The Times today follows the Sunday Times in condemning the action by the Metropolitan Police to try and force the Guardian to disclose the sources of its story that Milly Dowler's phone was hacked.
The Times says: "The Met’s invoking the Official Secrets Act against The Guardian is a shameful attempt to pressure a newspaper and its reporters, and create a climate of fear within Scotland Yard. For the police cannot claim that this is a case of protecting national security. It looks more like an attempt to prevent institutional embarrassment.
"The State needs to maintain secrets that relate direct to national security and intelligence. Secrecy legislation should have no place whatever in preventing newspapers from uncovering official negligence, incompetence and worse.
"The law is being invoked in this case not to protect the public interest but as a punitive measure to curb journalistic inquiry and pursue a sectarian and self-interested campaign. If it succeeds, the victim will not be not only the press, but also the vigour of British democracy."
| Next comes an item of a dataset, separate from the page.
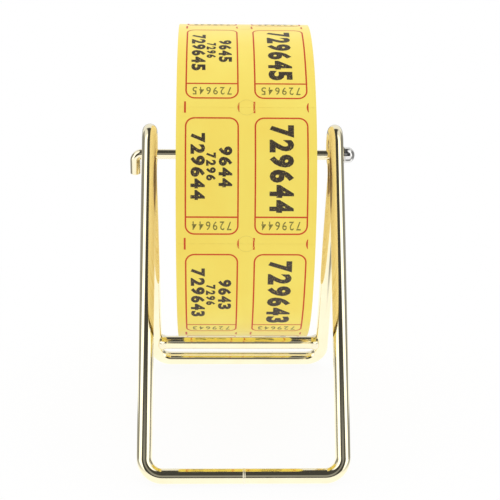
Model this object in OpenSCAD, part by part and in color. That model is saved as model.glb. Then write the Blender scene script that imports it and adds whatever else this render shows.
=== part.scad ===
// Counter stand for one roll of numbered tickets. A wire frame is bent into two side frames, each
// with an eye at its top. A plain rod lies in the eyes, hooked at one end and capped at the other,
// and the roll of tickets turns on it.
// X runs along the rod towards its capped end, Y from the front rail to the rear rail, and Z is up.
// The origin is on the table, straight under the middle of the rod.

/* [Wire frame] */
// Diameter of the frame's wire
wire_d = 5.8; // [4:0.1:6.5]
// Outer width of the frame, across its two side frames
frame_w = 81; // [74:0.5:120]
// Height of the rod's centre line above the table
axle_h = 108; // [100:0.5:160]
// Distance from the rod forward to the centre line of the front rail
front_reach = 74.5; // [60:0.5:120]
// Distance from the rod back to the centre line of the rear rail
rear_reach = 32.5; // [20:0.5:80]
// Bend radius of the rails' corners, to the wire's centre line
corner_r = 7; // [5:0.5:14]

/* [Eyes] */
// Clear diameter of each eye
eye_d = 7; // [6:0.1:10]
// Bend radius of the neck under each eye, to the wire's centre line
neck_r = 5; // [4:0.1:8]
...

The Telegraph has joined the chorus of disapoproval. It says in a leader today: "This is an intolerable abuse of power and one that the new commissioner, Bernard Hogan-Howe, must put a stop to today. It is hardly a good start to his term of office. And if he won't, then Dominic Grieve, the Attorney General, should use his discretion to rule that the continuation of this line of inquiry by the Met is not in the public interest."
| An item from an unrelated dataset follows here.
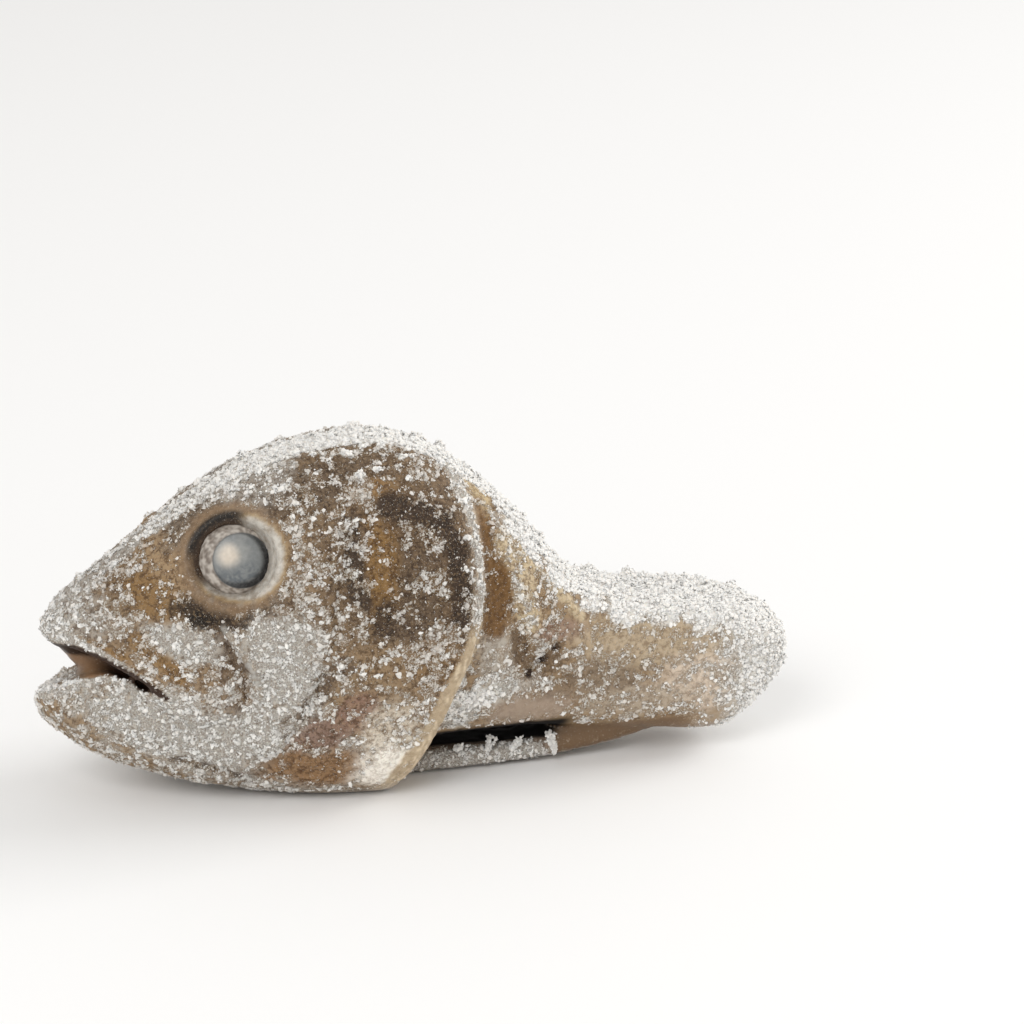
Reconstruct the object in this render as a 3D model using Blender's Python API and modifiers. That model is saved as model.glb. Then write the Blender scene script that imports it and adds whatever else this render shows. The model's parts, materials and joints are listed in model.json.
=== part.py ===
"""A frozen fish head, cut from the body with a length of trunk behind it, and crusted with frost.

The fish faces -X and stands on its throat, +Z up, with its left side towards -Y. Lengths are
written in millimetres along the fish: x runs back from the snout's tip, z up from the floor.
Three closed solids come out: the head with its trunk, and the two eyeballs in their sockets.
"""

import math
import random
from collections import namedtuple

import bmesh
import bpy
import numpy as np
from mathutils import Vector

MM = 0.001
FISH_LENGTH = 239.5
MIDDLE_X = FISH_LENGTH / 2

# How fine the solids are.
RING_POINTS = 72
RING_STEP = 2.5
VOXEL = 1.2
HEAD_TRIANGLES = 6600

# A cross-section: its place, the heights of back and belly, its half width and the height where
# it is widest, and how boxy it is above and below that height (2 is an ellipse, 4 a soft box).
Section = namedtuple("Section", "x back belly half_width widest boxy_above boxy_below")

HEAD_SECTIONS = (
    Section(0.0, 56.5, 29.5, 3.5, 43.0, 2.0, 2.0),
    Section(2.0, 58.5, 25.2, 8.0, 43.0, 2.2, 2.2),
    Section(6.0, 61.0, 21.5, 11.5, 43.0, 2.2, 2.2),
    Section(12.0, 66.5, 17.0, 15.0, 43.0, 2.2, 2.3),
    Section(22.0, 74.0, 11.5, 19.5, 44.0, 2.2, 2.4),
    Section(36.0, 84.8, 6.5, 25.0, 46.0, 2.3, 2.6),
    Section(56.0, 97.8, 1.5, 30.5, 48.0, 2.5, 2.9),
    Section(75.0, 107.0, -1.2, 34.0, 50.0, 2.4, 3.3),
    Section(95.0, 111.5, -2.2, 36.0, 52.0, 2.3, 3.6),
    Section(115.0, 110.0, -2.0, 36.0, 54.0, 2.2, 3.4),
    Section(128.0, 103.5, 1.0, 34.0, 55.0, 2.2, 2.8),
    Section(142.0, 93.0, 6.0, 29.0, 56.0, 2.2, 2.4),
)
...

The Independent, also in a leader today, says: "It is a travesty to use laws designed to protect national security as a lever for accessing information, let alone from a newspaper bringing further details of the hacking affair to light. Under the leadership of Deputy Assistant Commissioner Sue Akers, Operation Weeting was just starting to claw back some credibility for the Met. The latest development suggests the police still do not know where the public interest lies."